— GIVEN TASK —
Copy all of the material below exactly.
═══ DATASET EXTRACT
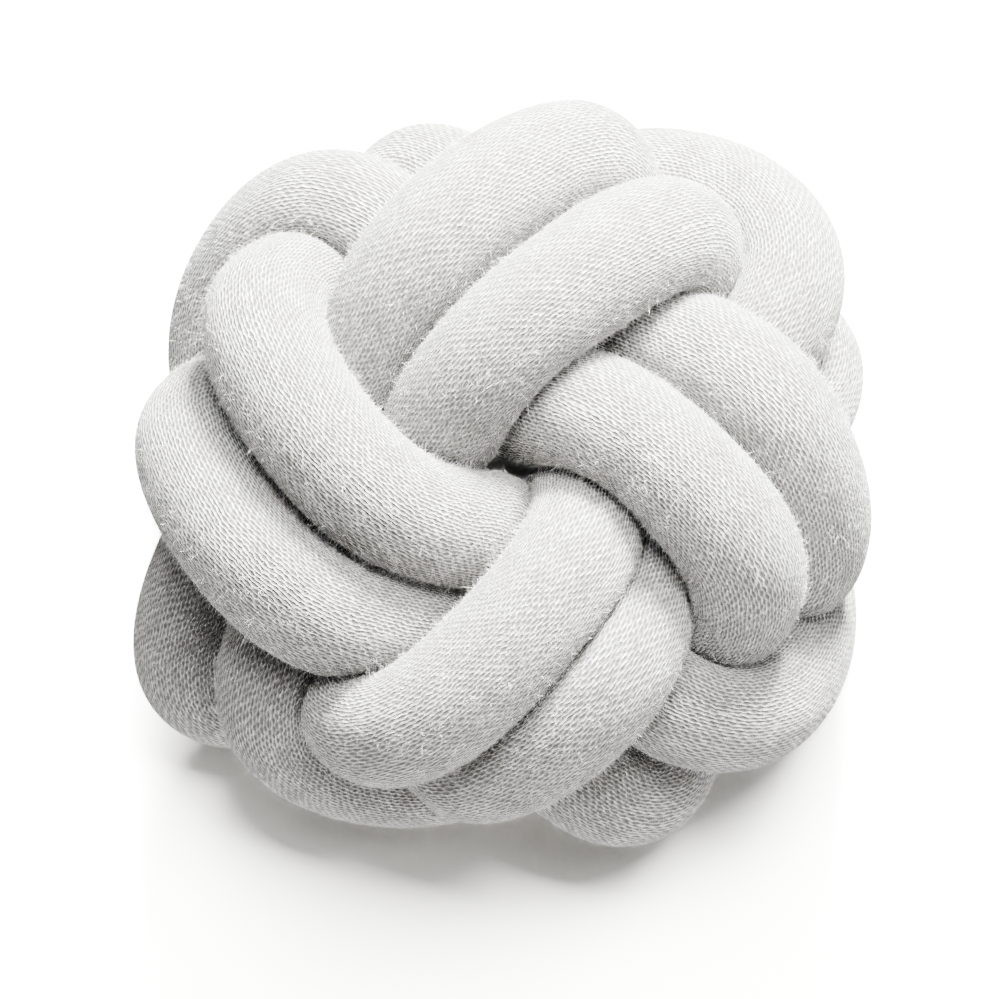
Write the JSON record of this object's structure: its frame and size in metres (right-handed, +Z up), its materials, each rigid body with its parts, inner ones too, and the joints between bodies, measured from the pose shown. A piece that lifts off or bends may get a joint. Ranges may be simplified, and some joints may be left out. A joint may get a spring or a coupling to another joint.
{
  "type": "knot cushion",
  "caption": "Round knot cushion: a long stuffed knitted tube, laid double and tied as an open-centred ball knot, resting on its back.",
  "frame": {"origin": "on the floor under the middle of the cushion's box", "axes": "+Z up through the open centre of the knot, from its back to its face; +Y towards the top of the picture; +X to the picture's right"},
  "size_m": [0.2992, 0.2986, 0.1648],
  "materials": {
    "knit": "soft matt heathered knit"
  },
  "bodies": {
    "root": {"knotted_tube": "knit"}
  },
  "joints": []
}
══════
— FULL SOLUTION —
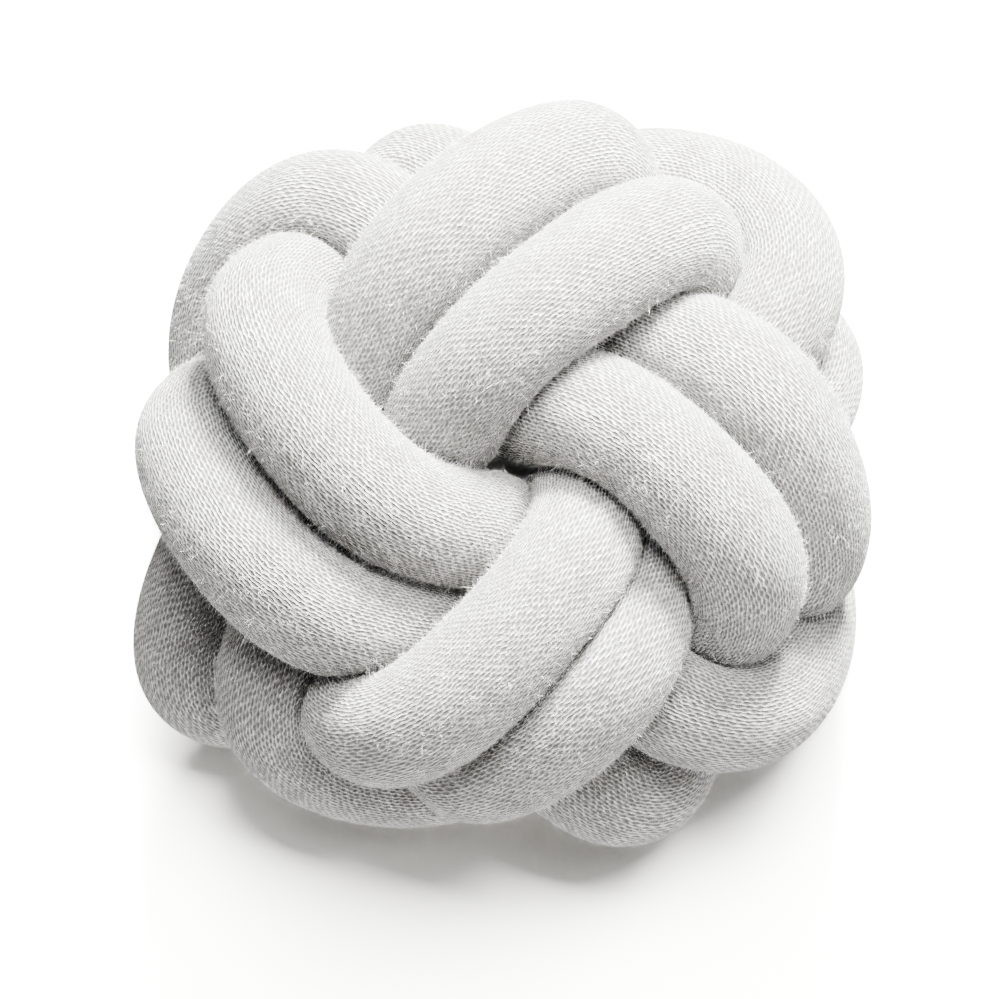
Write the JSON record of this object's structure: its frame and size in metres (right-handed, +Z up), its materials, each rigid body with its parts, inner ones too, and the joints between bodies, measured from the pose shown. A piece that lifts off or bends may get a joint. Ranges may be simplified, and some joints may be left out. A joint may get a spring or a coupling to another joint.
{
  "type": "knot cushion",
  "caption": "Round knot cushion: a long stuffed knitted tube, laid double and tied as an open-centred ball knot, resting on its back.",
  "frame": {"origin": "on the floor under the middle of the cushion's box", "axes": "+Z up through the open centre of the knot, from its back to its face; +Y towards the top of the picture; +X to the picture's right"},
  "size_m": [0.2992, 0.2986, 0.1648],
  "materials": {
    "knit": "soft matt heathered knit"
  },
  "bodies": {
    "root": {"knotted_tube": "knit"}
  },
  "joints": []
}